— Instructions for the task —
Using the entries below, return word for word the lines from the one containing "Reconstruct the object" up to and including the last.

[Data listing]
^^^^^^^^
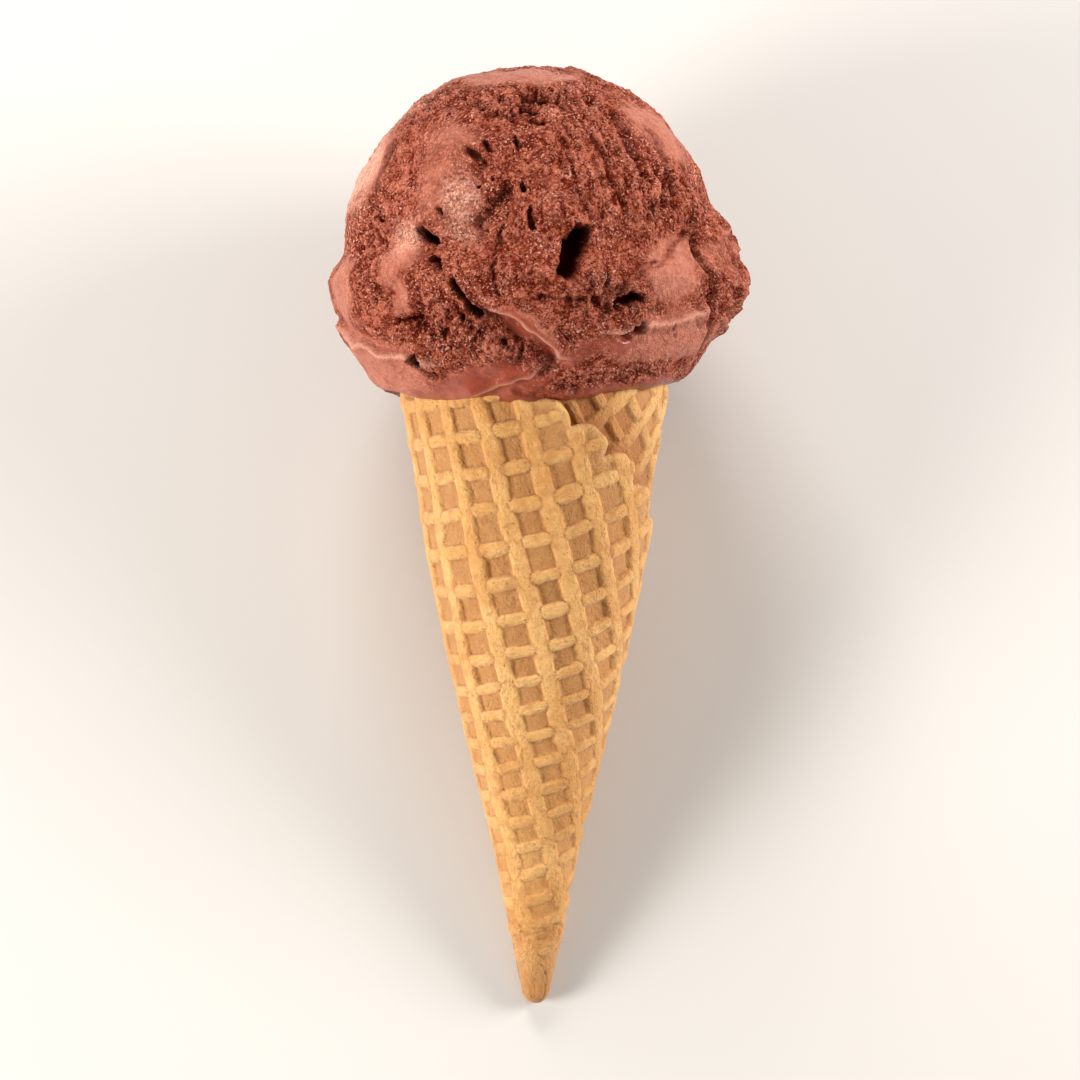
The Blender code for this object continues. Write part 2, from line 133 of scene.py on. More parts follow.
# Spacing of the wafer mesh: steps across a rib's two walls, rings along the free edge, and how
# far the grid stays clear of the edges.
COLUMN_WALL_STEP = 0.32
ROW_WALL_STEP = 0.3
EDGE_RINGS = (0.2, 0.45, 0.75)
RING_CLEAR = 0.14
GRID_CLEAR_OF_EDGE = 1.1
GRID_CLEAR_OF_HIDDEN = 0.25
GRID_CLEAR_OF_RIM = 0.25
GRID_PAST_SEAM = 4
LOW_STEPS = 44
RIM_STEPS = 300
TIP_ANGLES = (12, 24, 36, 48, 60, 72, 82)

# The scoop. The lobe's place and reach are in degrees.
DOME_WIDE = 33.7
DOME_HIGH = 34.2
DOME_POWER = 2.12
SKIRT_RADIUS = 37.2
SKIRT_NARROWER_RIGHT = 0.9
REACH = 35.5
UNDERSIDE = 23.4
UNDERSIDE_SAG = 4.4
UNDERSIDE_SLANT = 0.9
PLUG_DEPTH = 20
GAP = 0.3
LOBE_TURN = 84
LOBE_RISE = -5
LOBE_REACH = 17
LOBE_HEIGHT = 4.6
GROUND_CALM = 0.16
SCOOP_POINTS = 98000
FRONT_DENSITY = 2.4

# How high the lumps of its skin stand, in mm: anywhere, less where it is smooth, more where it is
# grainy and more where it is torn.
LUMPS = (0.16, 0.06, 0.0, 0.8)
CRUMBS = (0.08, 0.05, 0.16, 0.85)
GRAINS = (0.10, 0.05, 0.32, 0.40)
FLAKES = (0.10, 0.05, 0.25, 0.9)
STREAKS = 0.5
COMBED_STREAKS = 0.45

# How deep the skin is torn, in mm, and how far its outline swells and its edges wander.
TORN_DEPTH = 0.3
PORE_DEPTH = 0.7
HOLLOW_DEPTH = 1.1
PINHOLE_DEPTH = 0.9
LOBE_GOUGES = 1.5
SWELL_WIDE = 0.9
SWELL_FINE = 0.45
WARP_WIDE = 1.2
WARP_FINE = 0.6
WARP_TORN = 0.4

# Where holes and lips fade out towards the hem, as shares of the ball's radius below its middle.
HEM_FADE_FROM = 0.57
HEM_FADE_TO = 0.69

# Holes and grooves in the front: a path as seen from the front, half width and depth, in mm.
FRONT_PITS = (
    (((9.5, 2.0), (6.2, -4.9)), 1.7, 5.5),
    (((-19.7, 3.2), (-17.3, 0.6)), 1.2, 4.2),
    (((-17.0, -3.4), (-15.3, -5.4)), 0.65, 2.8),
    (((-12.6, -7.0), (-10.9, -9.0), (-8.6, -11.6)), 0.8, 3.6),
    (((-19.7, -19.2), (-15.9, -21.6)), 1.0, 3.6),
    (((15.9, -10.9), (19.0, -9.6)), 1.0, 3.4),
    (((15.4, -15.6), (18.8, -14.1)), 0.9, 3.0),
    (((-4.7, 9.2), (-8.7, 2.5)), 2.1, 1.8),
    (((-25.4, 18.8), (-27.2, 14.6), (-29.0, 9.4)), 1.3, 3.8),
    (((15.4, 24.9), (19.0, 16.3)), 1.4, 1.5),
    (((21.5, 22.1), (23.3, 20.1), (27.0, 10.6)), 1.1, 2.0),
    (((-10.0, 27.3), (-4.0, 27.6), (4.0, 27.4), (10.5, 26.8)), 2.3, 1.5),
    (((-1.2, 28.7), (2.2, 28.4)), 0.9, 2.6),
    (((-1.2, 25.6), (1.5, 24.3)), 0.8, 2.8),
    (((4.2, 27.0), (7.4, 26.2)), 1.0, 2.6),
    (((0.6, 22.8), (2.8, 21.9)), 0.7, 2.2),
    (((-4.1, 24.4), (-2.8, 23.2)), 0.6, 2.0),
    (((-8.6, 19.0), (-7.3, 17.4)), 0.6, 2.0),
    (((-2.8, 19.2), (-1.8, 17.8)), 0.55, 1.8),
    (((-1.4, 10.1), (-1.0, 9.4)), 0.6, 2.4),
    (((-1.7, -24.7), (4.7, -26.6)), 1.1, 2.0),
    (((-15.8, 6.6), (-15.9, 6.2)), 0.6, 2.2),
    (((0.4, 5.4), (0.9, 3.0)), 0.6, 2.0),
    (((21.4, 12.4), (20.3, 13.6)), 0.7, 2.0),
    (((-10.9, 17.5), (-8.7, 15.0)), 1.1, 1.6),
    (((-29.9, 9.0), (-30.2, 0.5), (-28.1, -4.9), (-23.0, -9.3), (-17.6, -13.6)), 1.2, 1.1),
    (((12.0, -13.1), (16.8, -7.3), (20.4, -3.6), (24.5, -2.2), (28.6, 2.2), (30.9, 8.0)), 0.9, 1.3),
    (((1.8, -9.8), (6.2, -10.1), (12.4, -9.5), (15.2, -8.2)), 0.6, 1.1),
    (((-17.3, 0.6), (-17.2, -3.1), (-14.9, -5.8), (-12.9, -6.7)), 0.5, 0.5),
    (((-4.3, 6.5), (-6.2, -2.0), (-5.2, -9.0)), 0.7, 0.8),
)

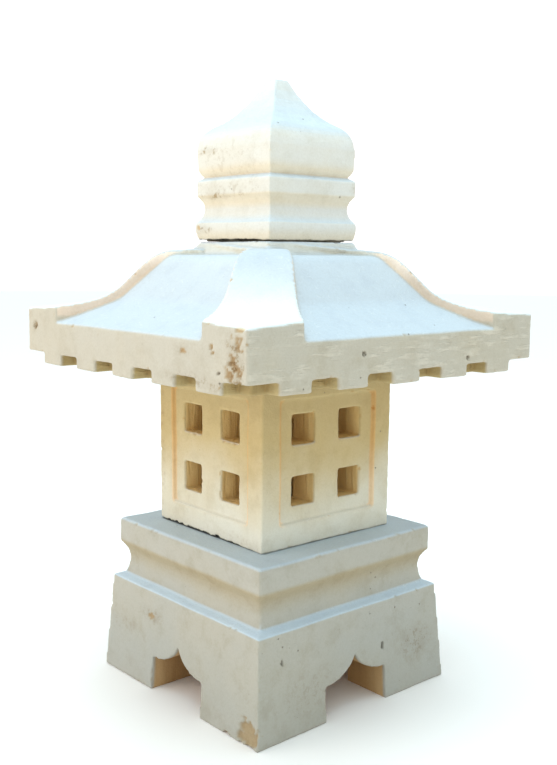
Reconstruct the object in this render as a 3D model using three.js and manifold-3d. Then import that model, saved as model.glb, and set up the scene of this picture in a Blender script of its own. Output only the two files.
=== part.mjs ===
^^^^^^^^
— Expected output —
Reconstruct the object in this render as a 3D model using three.js and manifold-3d. Then import that model, saved as model.glb, and set up the scene of this picture in a Blender script of its own. Output only the two files.
=== part.mjs ===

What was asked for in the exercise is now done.